» **OBJECTIVE**
Copy out precisely the lines beginning at the line that contains "for left in" and ending at the line that contains "full front zip.", including both.
══ RECORDED DATA
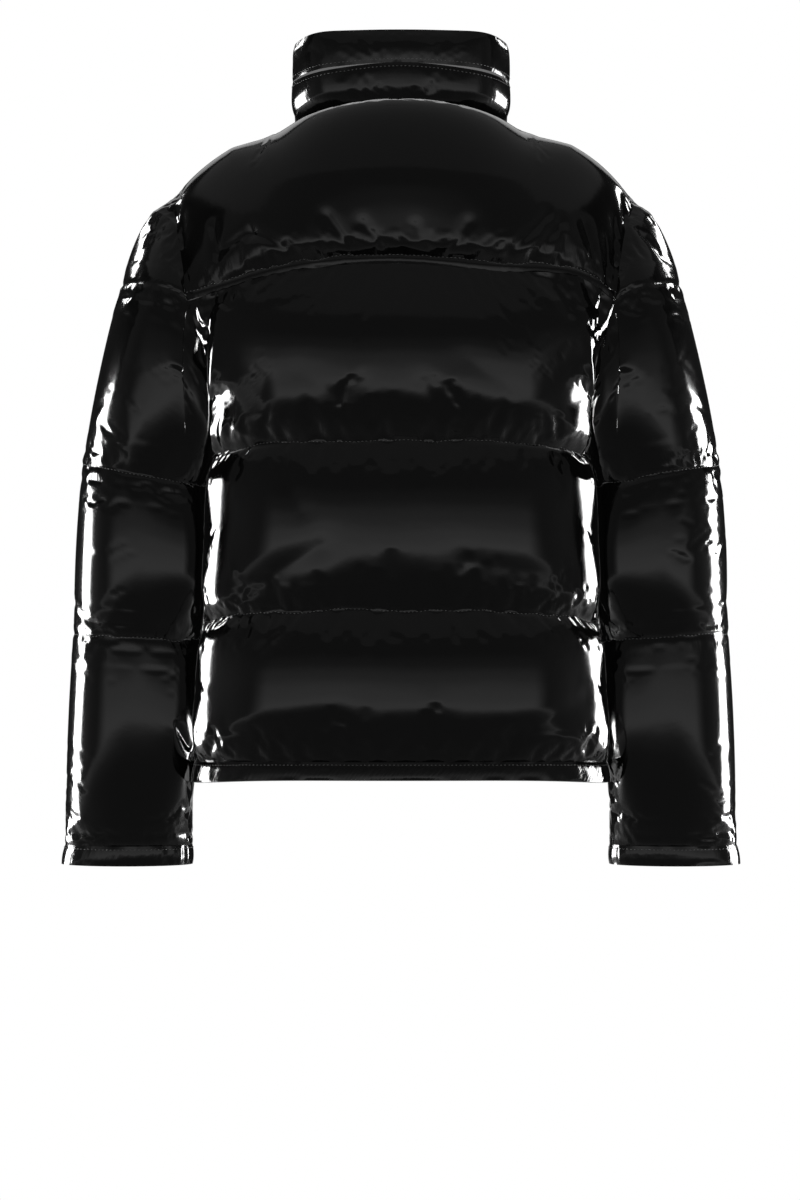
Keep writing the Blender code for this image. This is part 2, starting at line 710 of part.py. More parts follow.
def front_left(armhole):
    """The left front from the yoke to the hem, quilted in four puffs at the back's heights."""
    _, neck = neck_seam(NECKLINE)
    chest = chest_seam(armhole)
    middle = at_shares(spline([NECKLINE["front"], FRONT_NECK_TO_CHEST, FRONT_CHEST_MIDDLE]), PUFF_ROWS)
    top = front_yoke_seam(armhole) + neck[1:]
    grid = softened(stretched(top, chest, armhole["chest"], middle), BESIDE_ZIP)
    sections = [front_section(name) for name in ("line_1", "line_2", "hem_line")]
    side = scye_and_side(armhole["front_scye"], sections[0][0])
    middle = between(chest[-1], sections[0][-1], SCYE_ROWS)
    grid += softened(stretched(chest, sections[0], side, middle), BESIDE_ZIP)[1:]
    for above, under in zip(sections, sections[1:]):
        side = between(above[0], under[0], PUFF_ROWS)
        middle = between(above[-1], under[-1], PUFF_ROWS)
        grid += stretched(above, under, side, middle)[1:]
    grid = [row[::-1] for row in grid]
    spans = spans_of(PUFF_ROWS, SCYE_ROWS, PUFF_ROWS, PUFF_ROWS)
    heights = torso_puffs(grid, spans, FRONT_PUFF, (ZIP_EASE, SEAM_EASE))
    return Piece("front_left", grid, spans, heights, gaps={"left": ZIP_HALF})


def sleeve_cap_left(armhole):
    """The cap between the armhole and the sleeve's first seam, pointed at both ends."""
    over, seam = upper_armhole(armhole), cap_seam(armhole)
    grid = [[a.lerp(b, share) for a, b in zip(over, seam)] for share in CAP_ROWS]

    def height(share, along, total, place, gather):
        ends = ease(along, SEAM_EASE) * ease(total - along, SEAM_EASE)
        return ends * (CAP_PUFF * crown(share) + gather / 2)

    spans = spans_of(CAP_ROWS)
    return Piece("sleeve_cap_left", grid, spans, quilted(grid, spans, height))


def sleeve_turns(armhole):
    """How far round the sleeve each column stands, from the underarm round the front."""
    outside = 2 * math.pi - 2 * SCYE_TURN
    turns = [SCYE_TURN * share for share in shares_of(armhole["front_scye"][::-1])]
    turns += [SCYE_TURN + outside * share for share in shares_of(cap_seam(armhole))[1:]]
    return turns + [2 * math.pi - SCYE_TURN * (1 - share) for share in shares_of(armhole["back_scye"])[1:]]


def sleeve_left(armhole):
    """The quilted tube from the armhole and the cap to the cuff."""
    loop = armhole["front_scye"][::-1] + cap_seam(armhole)[1:] + armhole["back_scye"][1:]
    turns = sleeve_turns(armhole)
    elbow, forearm, hem_level, cuff_line = (
        sleeve_ring(name, turns) for name in ("elbow", "forearm", "hem_level", "cuff_line")
    )
    grid = [loop]
    for above, under in ((loop, elbow), (elbow, forearm)):
        grid += [[a.lerp(b, share) for a, b in zip(above, under)] for share in PUFF_ROWS[1:]]
    columns = [at_shares(spline(points), PUFF_ROWS) for points in zip(forearm, hem_level, cuff_line)]
    grid += [list(row) for row in zip(*columns)][1:-1] + [cuff_line]

    def height(share, along, total, place, gather):
        turn = turns[place[1]]
        face = math.sin(turn) ** 2
        end = SLEEVE_PUFF["inner"] if math.cos(turn) > 0 else SLEEVE_PUFF["outer"]
        return (SLEEVE_PUFF["face"] * face + end * (1 - face)) * crown(share) + gather * face

    spans = spans_of(PUFF_ROWS, PUFF_ROWS, PUFF_ROWS)
    return Piece("sleeve_left", grid, spans, quilted(grid, spans, height), ring=True)


def band(name, upper, lower, ring, gaps):
    """A plain folded band between two rows, slightly fuller in its middle."""
    shares = (0.0, 0.5, 1.0)
    grid = [[a.lerp(b, share) for a, b in zip(upper, lower)] for share in shares]
    heights = [[BAND_PUFF * crown(share)] * len(upper) for share in shares]
    gaps = {**gaps, "bottom": 0.0}
    return Piece(name, grid, spans_of(shares), heights, BINDING, ring, gaps, "trim")


def cuff_left(armhole):
    turns = sleeve_turns(armhole)
    return band("cuff_left", sleeve_ring("cuff_line", turns), sleeve_ring("cuff_edge", turns), True, {})


def hem_band():
    """The band round the hem, from the zip on the wearer's left front round the back to the right front."""
    rows = []
    for seam in ("hem_line", "hem_edge"):
        front = front_section(seam)
        rows.append(front[::-1] + back_section(seam)[1:] + mirrored(front)[1:])
    return band("hem_band", *rows, False, {"left": ZIP_HALF, "right": ZIP_HALF})


def collar_row(table):
    """A collar line from the zip on the wearer's left round the nape to the zip on the right."""
    back, front = neck_seam(table)
    half = back + front[1:]
    return half[::-1] + mirrored(half)[1:]


def collar_band(name, upper, lower, shares, rises, gaps):
    """A band of the stand collar. Beside the zip and at the neck seam its padding is pressed flat."""
    lengths = distances(lower)
    flat = lengths[1]
    fullness = [ease(min(d, lengths[-1] - d) - flat, ZIP_EASE / 2) for d in lengths]
    grid = [[a.lerp(b, share) for a, b in zip(upper, lower)] for share in shares]
    heights = [[rise * full for full in fullness] for rise in rises]
    pads = [0.0 if name == "collar_lower" and share == 1 else COLLAR_PAD - CLOTH for share in shares]
    walls = [[CLOTH + pad * full for full in fullness] for pad in pads]
    gaps = {**gaps, "left": ZIP_HALF, "right": ZIP_HALF}
    return Piece(name, grid, spans_of(shares), heights, walls, gaps=gaps)


def collar_pieces():
    """The stand collar's lower band, and its upper band with the rounded edge."""
    base, line, edge = collar_row(NECKLINE), collar_row(COLLAR_LINE), collar_row(COLLAR_TOP)
    shares = (0.0, 0.2, 0.5, 0.8, 1.0)
    rises = [COLLAR_PUFF * crown(share) for share in shares]
    lower = collar_band("collar_lower", line, base, shares, rises, {})
    shares = (0.0, 0.12, 0.3, 0.6, 0.85, 1.0)
    rises = (-0.0035, -0.0008, 0.0018, COLLAR_PUFF, 0.0018, 0.0)
    return [lower, collar_band("collar_upper", edge, line, shares, rises, {"top": 0.0})]


def opposite(piece):
    """The same piece on the wearer's right."""
    grid = [mirrored(row)[::-1] for row in piece.grid]
    heights = [row[::-1] for row in piece.heights]
    gaps = {**piece.gaps, "left": piece.gaps["right"], "right": piece.gaps["left"]}
    name = piece.name.replace("left", "right")
    walls = [row[::-1] for row in piece.walls]
    return Piece(name, grid, piece.spans, heights, walls, piece.ring, gaps, piece.material)


# ---- The zip


def zip_line(front, collar, hem):
    """The middle of the zip's slot, from the collar's edge to the hem, on the pieces' own points."""
    lower, upper = collar
    line = [row[0] for row in upper.grid]
    for piece in (lower, front, hem):
        line += [row[0] for row in piece.grid][1:]
    return line


def trimmed(line, start, end):
    """The line between two distances along it."""
    lengths = distances(line)
    ends = at_shares(line, (start / lengths[-1], end / lengths[-1]))
    inside = [p for p, length in zip(line, lengths) if start + 1e-4 < length < end - 1e-4]
    return [ends[0], *inside, ends[1]]


def outward(line, i):
    """The unit normal of a line in the middle plane, towards the jacket's outside."""
    along = (line[min(i + 1, len(line) - 1)] - line[max(i - 1, 0)]).normalized()
    return Vector((0.0, along.z, -along.y))


def zip_strip(name, line, sizes, side, material):
    """A flat strip along the zip. The side is 1 on the wearer's left and -1 on the right."""
    mesh = bmesh.new()
    rings = []
    for i, point in enumerate(line):
        normal = outward(line, i)
        corners = (("near", "outer"), ("far", "outer"), ("far", "inner"), ("near", "inner"))
        places = [point + Vector((side * sizes[x], 0, 0)) + normal * sizes[h] for x, h in corners]
        rings.append([mesh.verts.new(place) for place in places])
    for upper, lower in zip(rings, rings[1:]):
        for k in range(4):
            mesh.faces.new([upper[k - 1], upper[k], lower[k], lower[k - 1]])
    mesh.faces.new(rings[0])
    mesh.faces.new(rings[-1][::-1])
    add_object(name, mesh, material)


def box(name, width, height, depth, centre):
    """A metal box with its width along X, its height along Z and its depth along Y."""
    mesh = bmesh.new()
    bmesh.ops.create_cube(mesh, size=1.0)
    bmesh.ops.scale(mesh, vec=(width, depth, height), verts=mesh.verts)
    bmesh.ops.translate(mesh, vec=centre, verts=mesh.verts)
    return add_object(name, mesh, "metal")


def combine(body, tool, operation):
    """Add a tool's shape to a body, or cut it out, and keep the tool as a hidden guide."""
    modifier = body.modifiers.new(tool.name, "BOOLEAN")
    modifier.operation = operation
    modifier.object = tool
    tool.hide_render = True
    tool.display_type = "WIRE"


def place(objects, frame):
    for made in objects:
        made.matrix_world = frame


def slider_and_pull(line):
    """The slider at the top of the zip, and the pull that swings on its bail about the X axis."""
    length_of_zip = distances(line)[-1]
    point, below = at_shares(line, (SLIDER_DROP / length_of_zip, (SLIDER_DROP + 0.005) / length_of_zip))
    normal = outward([point, below], 0)
    frame = Matrix.Translation(point) @ Matrix.Rotation(math.atan2(-normal.z, -normal.y), 4, "X")

    width, length, wing = SLIDER["width"], SLIDER["length"], SLIDER["wing"]
    outer_face, inner_face = -SLIDER["outer"], -SLIDER["inner"]
    slider = box("zip_slider", width, length, wing, (0, outer_face + wing / 2, 0))
    inner_wing = box("slider_inner_wing", width, length, wing, (0, inner_face - wing / 2, 0))
    depth = inner_face - outer_face - wing
    post_height = (length - POST["length"]) / 2 - POST["below_top"]
    post_centre = (0, (inner_face + outer_face) / 2, post_height)
    post = box("slider_post", POST["width"], POST["length"], depth, post_centre)
    bail_root = wing / 3
    bail_depth = BAIL["rise"] + bail_root
    bail_centre = (0, outer_face + bail_root - bail_depth / 2, 0)
    bail = box("slider_bail", BAIL["width"], BAIL["length"], bail_depth, bail_centre)
    hole_depth = BAIL["rise"] - BAIL["wall"]
    hole_centre = (0, outer_face - hole_depth / 2, 0)
    hole = box("bail_hole", width, BAIL["length"] - 2 * BAIL["wall"], hole_depth, hole_centre)
    combine(bail, hole, "DIFFERENCE")
    for tool in (inner_wing, post, bail):
        combine(slider, tool, "UNION")
    place((slider, inner_wing, post, bail, hole), frame)

    pivot = frame @ Matrix.Translation((0, outer_face - PULL_PIVOT, 0))
    centre = (0, 0, PULL["bar"] / 2 - PULL["length"] / 2)
    pull = box("zip_pull", PULL["width"], PULL["length"], PULL["thick"], centre)
    eye_centre = (0, 0, -PULL["bar"] / 2 - PULL["eye"] / 2)
    eye = box("pull_eye", PULL["width"] - 2 * PULL["rail"], PULL["eye"], 2 * PULL["thick"], eye_centre)
    combine(pull, eye, "DIFFERENCE")
    place((pull, eye), pivot)


def make_zip(front, collar, hem):
    line = zip_line(front, collar, hem)
    end = distances(line)[-1] - TAPE_END
    chain_start = SLIDER_DROP - SLIDER["length"] / 2 + POST["below_top"] + POST["length"] + SEAM_GAP
    zip_strip("zip_chain", trimmed(line, chain_start, end), ZIP_STRIPS["chain"], 1, "zip")
    for name, side in (("zip_tape_left", 1), ("zip_tape_right", -1)):
        zip_strip(name, trimmed(line, TAPE_END, end), ZIP_STRIPS["tape"], side, "trim")
    slider_and_pull(line)


def add_materials():
    for name, (colour, roughness, metallic) in COLOURS.items():
        material = bpy.data.materials.new(name)
        material.use_nodes = True
        shader = material.node_tree.nodes["Principled BSDF"]
        shader.inputs["Base Color"].default_value = colour
        shader.inputs["Roughness"].default_value = roughness
        shader.inputs["Metallic"].default_value = metallic
        material.diffuse_color = colour


def main():
    for old in list(bpy.data.objects):
        bpy.data.objects.remove(old)
    add_materials()
    armhole = armhole_seams()
    front, collar, hem = front_left(armhole), collar_pieces(), hem_band()
    pieces = [back_yoke(armhole), back_panel(armhole), *collar, hem]
    for left in (front, sleeve_cap_left(armhole), sleeve_left(armhole), cuff_left(armhole)):
        pieces += [left, opposite(left)]
    share_seam_normals(pieces)
    for piece in pieces:
        fold_into(piece)
        make_wall(piece)
    make_zip(front, collar, hem)


main()
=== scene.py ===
"""Puffer jacket in black coated nylon: quilted puffs, a padded stand collar, bound hem and cuffs, a full front zip.

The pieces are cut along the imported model's own seams. Each quilted piece is a fine grid between its seams, which
Blender's cloth inflates while the seams are held, so that the gathers form as they do on the real jacket.
Metres, +Z up, the front faces -Y, +X is the wearer's left. Grids run down in rows and left to right in columns,
as seen from outside.
"""

import math

import bmesh
import bpy
import numpy as np
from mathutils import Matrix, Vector


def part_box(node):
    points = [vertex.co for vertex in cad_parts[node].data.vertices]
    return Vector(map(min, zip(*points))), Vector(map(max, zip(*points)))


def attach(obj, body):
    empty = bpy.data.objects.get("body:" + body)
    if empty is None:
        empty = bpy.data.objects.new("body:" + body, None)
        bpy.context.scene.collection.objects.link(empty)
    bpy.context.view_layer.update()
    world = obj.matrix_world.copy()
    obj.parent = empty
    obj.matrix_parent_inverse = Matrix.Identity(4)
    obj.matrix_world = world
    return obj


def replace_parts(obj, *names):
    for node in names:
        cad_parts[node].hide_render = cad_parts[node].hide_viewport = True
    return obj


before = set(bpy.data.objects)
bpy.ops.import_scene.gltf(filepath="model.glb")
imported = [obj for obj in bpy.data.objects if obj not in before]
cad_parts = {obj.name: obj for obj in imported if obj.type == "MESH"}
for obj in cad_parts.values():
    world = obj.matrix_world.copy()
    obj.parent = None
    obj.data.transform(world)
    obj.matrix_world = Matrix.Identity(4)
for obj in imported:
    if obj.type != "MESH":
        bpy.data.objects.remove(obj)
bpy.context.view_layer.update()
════
» **WRITTEN ANSWER**
    for left in (front, sleeve_cap_left(armhole), sleeve_left(armhole), cuff_left(armhole)):
        pieces += [left, opposite(left)]
    share_seam_normals(pieces)
    for piece in pieces:
        fold_into(piece)
        make_wall(piece)
    make_zip(front, collar, hem)


main()
=== scene.py ===
"""Puffer jacket in black coated nylon: quilted puffs, a padded stand collar, bound hem and cuffs, a full front zip.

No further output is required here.